The resort season has been canceled entirely, and fall orders have been put on hold, raising questions about what inventory will be left if and when shops reopen and consumers return to stores.

“Nobody knows what Q4 will be like, but you have to start putting the orders in now,” Sucharita Kodali, a retail analyst at Forrester, said, speaking of the holiday season, normally the most lucrative time of the year for the chains. “Some people don’t even have the money to put in Q4 orders, and may have to cancel Q4 orders anyway, and it’s a mess. There’s never been this much uncertainty.”

Robert Burke, the eponymous founder of a luxury consultancy, said he expected brands to move further away from a wholesale business, focusing on direct-to-consumer and a model with department stores where they control their own space and inventory.

Shares of J.C. Penney, which has temporarily shut its more than 800 stores, closed at 23 cents on the dollar last Wednesday after the retailer said that it did not make a $12 million interest payment due that day. Brooke Buchanan, a representative, said it was a “strategic decision” in order to take advantage of a 30-day grace period before it was considered in default.

Ms. Buchanan said that J.C. Penney has“been engaged in discussions with its lenders since mid-2019 to evaluate options to strengthen its balance sheet, a process that has become even more important as our stores have also closed due to the pandemic.”

Cash flow for all department stores has dropped dramatically. In a note on April 13, analysts at Cowen estimated four months of liquidity at Macy’s, six months at Kohl’s and seven months for J.C. Penney. Nordstrom, they predicted, could withstand store closings for 12 months.

“The nature of the mall is if you lose a big anchor like a Macy’s, you have co-tenancy issues and you have more pressure on the mall traffic, which was already a big issue,” said Oliver Chen, an analyst at Cowen. Co-tenancy clauses typically allow other tenants to demand rent reductions if certain key chains depart. Mr. Chen said that could further accelerate the ongoing divide between top-tier malls and the second- or third-choice malls in certain areas.

According to a report this month from S&P Global Market Intelligence, department stores were more likely than any other consumer industry to default on their debt in the next year. They estimated the probability at 42 percent.

In its April 2 memo, the management of Le Tote and Lord & Taylor said that only “key employees” were being retained to preserve the business. A representative for Lord & Taylor and Le Tote declined to comment or disclose the number of employees who were furloughed and laid off.

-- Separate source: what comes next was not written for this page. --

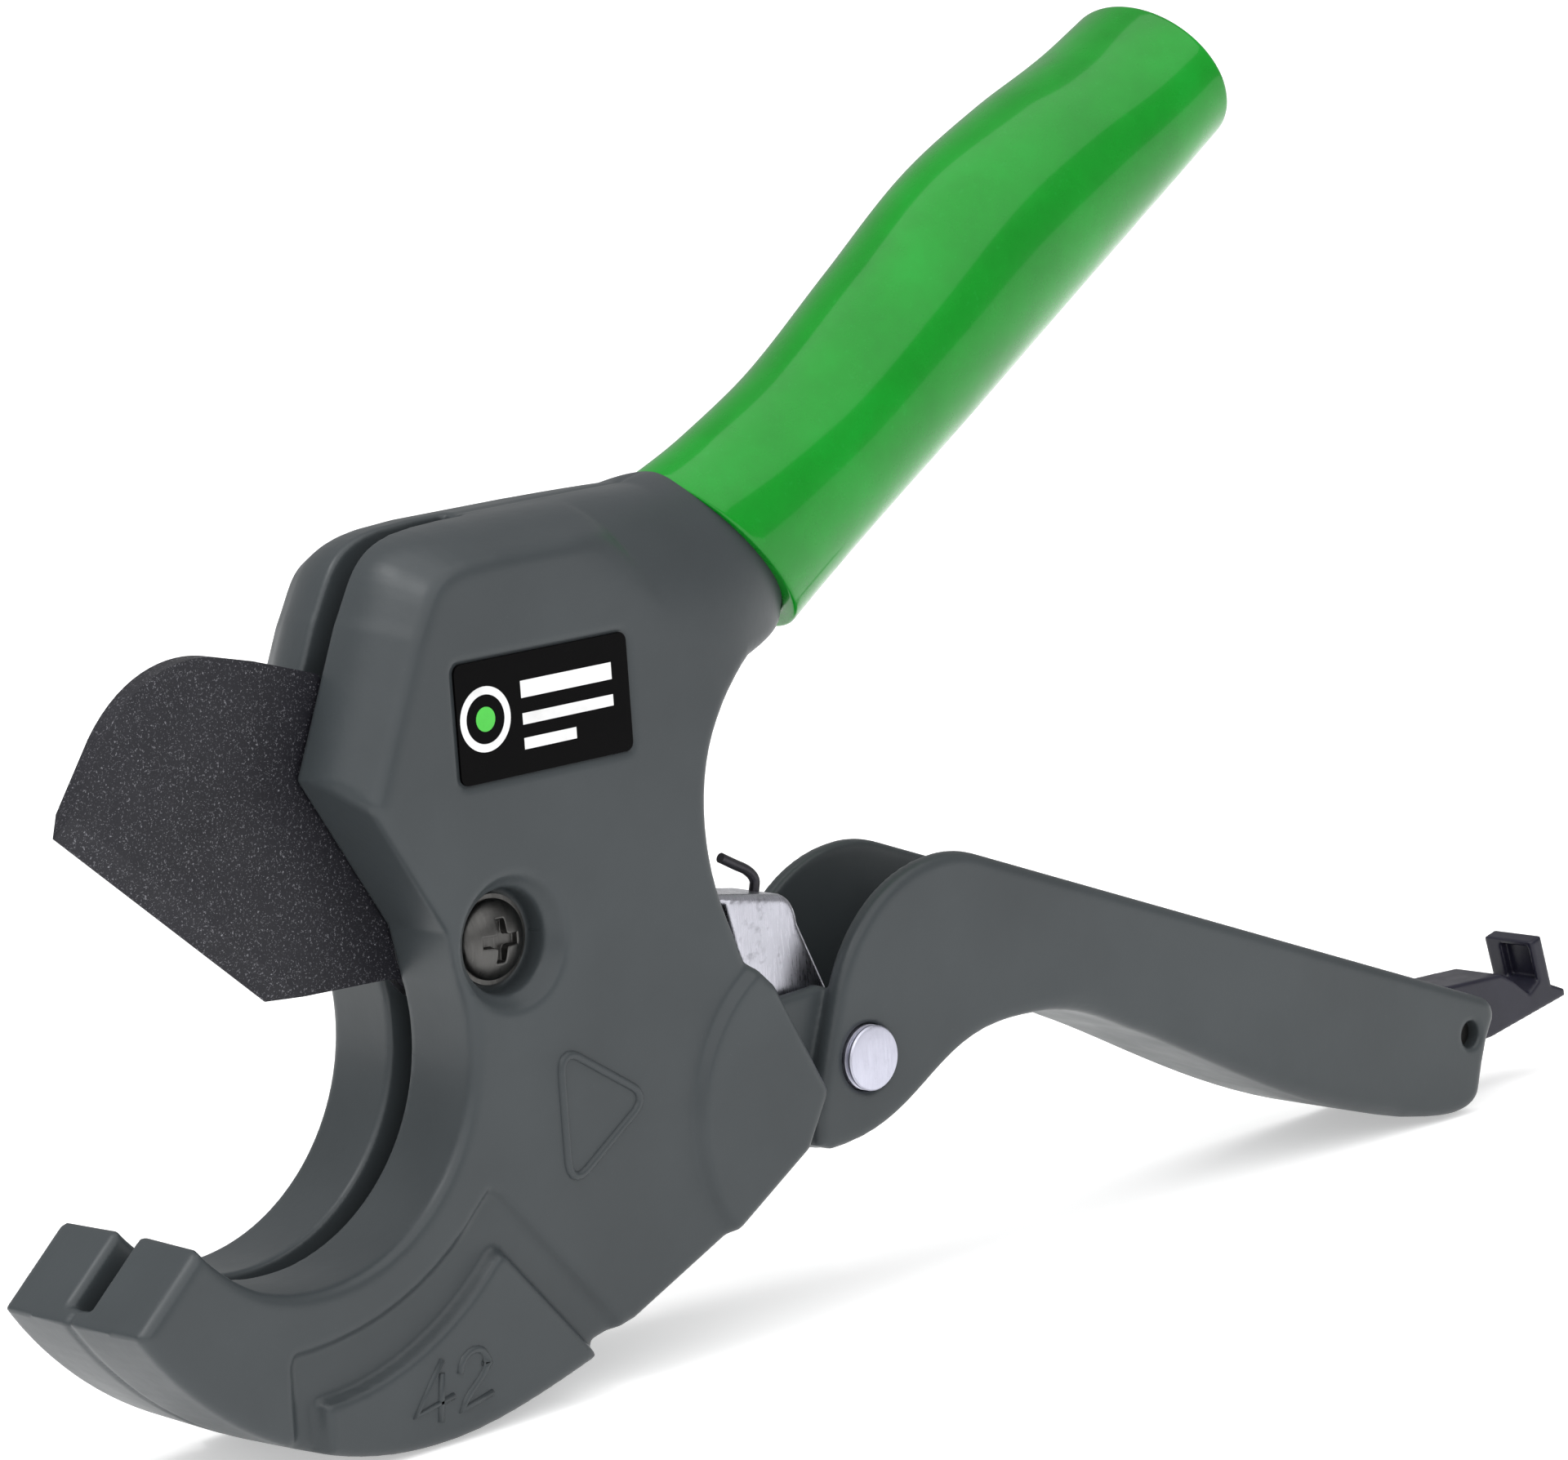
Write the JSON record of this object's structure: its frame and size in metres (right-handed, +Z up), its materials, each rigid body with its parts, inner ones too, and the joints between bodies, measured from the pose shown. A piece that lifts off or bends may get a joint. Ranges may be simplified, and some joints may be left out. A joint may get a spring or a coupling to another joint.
{
  "type": "ratcheting plastic pipe cutter",
  "caption": "Hand cutter for plastic pipe: cast hook jaw, swinging blade with ratchet teeth, squeezing lever with drive pawl, sleeved handle and folding latch.",
  "frame": {"origin": "centre of the pipe seat in the jaw, on the mid plane of the tool", "axes": "+X from the jaw towards the handles, +Y across the tool away from the label side, +Z up with the tool standing on its jaw and on the end of its lever"},
  "size_m": [0.2293, 0.0266, 0.1375],
  "materials": {
    "body_casting": "satin dark grey paint",
    "handle_grip": "glossy green dipped sleeve",
    "label_plate": "black label",
    "blade_pivot_screw": "black oxide",
    "pivot_spring_washer": "blackened",
    "blade_pivot_bush": "ground",
    "blade_shims": "rolled",
    "blade_pivot_nut": "zinc plated",
    "lever_pivot_pin": "ground",
    "lever_pin_ring": "blackened",
    "holding_pawl_pin": "ground",
    "holding_pawl": "hardened",
    "holding_pawl_spring": "spring steel",
    "blade": "dark speckled coating",
    "lever": "satin dark grey paint",
    "lever_spring": "spring steel",
    "drive_pin": "polished",
    "drive_pin_ring": "blackened",
    "drive_pawl": "zinc plated",
    "pawl_spring": "black spring wire",
    "latch_pin": "dark",
    "latch": "dark moulded plastic"
  },
  "bodies": {
    "body": {"body_casting": "body_casting", "handle_grip": "handle_grip", "label_plate": "label_plate", "blade_pivot_screw": "blade_pivot_screw", "pivot_spring_washer": "pivot_spring_washer", "blade_pivot_bush": "blade_pivot_bush", "blade_shims": "blade_shims", "blade_pivot_nut": "blade_pivot_nut", "lever_pivot_pin": "lever_pivot_pin", "lever_pin_ring": "lever_pin_ring", "holding_pawl_pin": "holding_pawl_pin", "holding_pawl_spring": "holding_pawl_spring", "lever_spring": "lever_spring"},
    "blade": {"blade": "blade"},
    "lever": {"lever": "lever", "drive_pin": "drive_pin", "drive_pin_ring": "drive_pin_ring", "latch_pin": "latch_pin"},
    "drive_pawl": {"drive_pawl": "drive_pawl", "pawl_spring": "pawl_spring"},
    "holding_pawl": {"holding_pawl": "holding_pawl"},
    "latch": {"latch": "latch"}
  },
  "joints": [
    {"name": "blade_swing", "type": "hinge", "parent": "body", "child": "blade", "pos_m": [0.0282, 0, 0.0088], "axis": [0, -1, 0], "range_deg": [-35, 62]},
    {"name": "lever_squeeze", "type": "hinge", "parent": "body", "child": "lever", "pos_m": [0.0625, 0, -0.014], "axis": [0, -1, 0], "range_deg": [0, 53], "stiffness_Nm_per_rad": 0.2, "springref_deg": -34.38, "deforming": ["lever_spring"]},
    {"name": "pawl_swing", "type": "hinge", "parent": "lever", "child": "drive_pawl", "pos_m": [0.0798, 0, -0.0141], "axis": [0, -1, 0], "range_deg": [-59.3, 0], "deforming": ["pawl_spring"]},
    {"name": "holding_pawl_swing", "type": "hinge", "parent": "body", "child": "holding_pawl", "pos_m": [0.0506, 0, -0.0214], "axis": [0, -1, 0], "range_deg": [-16, 0], "stiffness_Nm_per_rad": 0.01, "springref_deg": 17.19, "deforming": ["holding_pawl_spring"]},
    {"name": "latch_swing", "type": "hinge", "parent": "lever", "child": "latch", "pos_m": [0.1807, 0, -0.0318], "axis": [0, -1, 0], "range_deg": [-60, 2]}
  ],
  "couplings": [
    {"joint": "pawl_swing", "follows": "lever_squeeze", "ratio": -1.1185}
  ]
}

“It appears to be a virtual certainty that Lord & Taylor will liquidate its business in the near future, either in or out of bankruptcy,” said James Van Horn, a partner at Barnes & Thornburg and a specialist in retail bankruptcy. “They were already one of the most challenged department stores prior to the coronavirus pandemic, and when the majority of the management team is leaving, the vast majority of employees are laid off and a minority of employees furloughed, there does not seem to be any other strategy but to liquidate the inventory.”

Mr. Van Horn said he expected other chains might strategically employ Chapter 11 reorganizations in order to legally shed stores, lightening their rent burden.

“It will likely be a domino that falls,” he said. “Whether it is first or 10th, we don’t know.”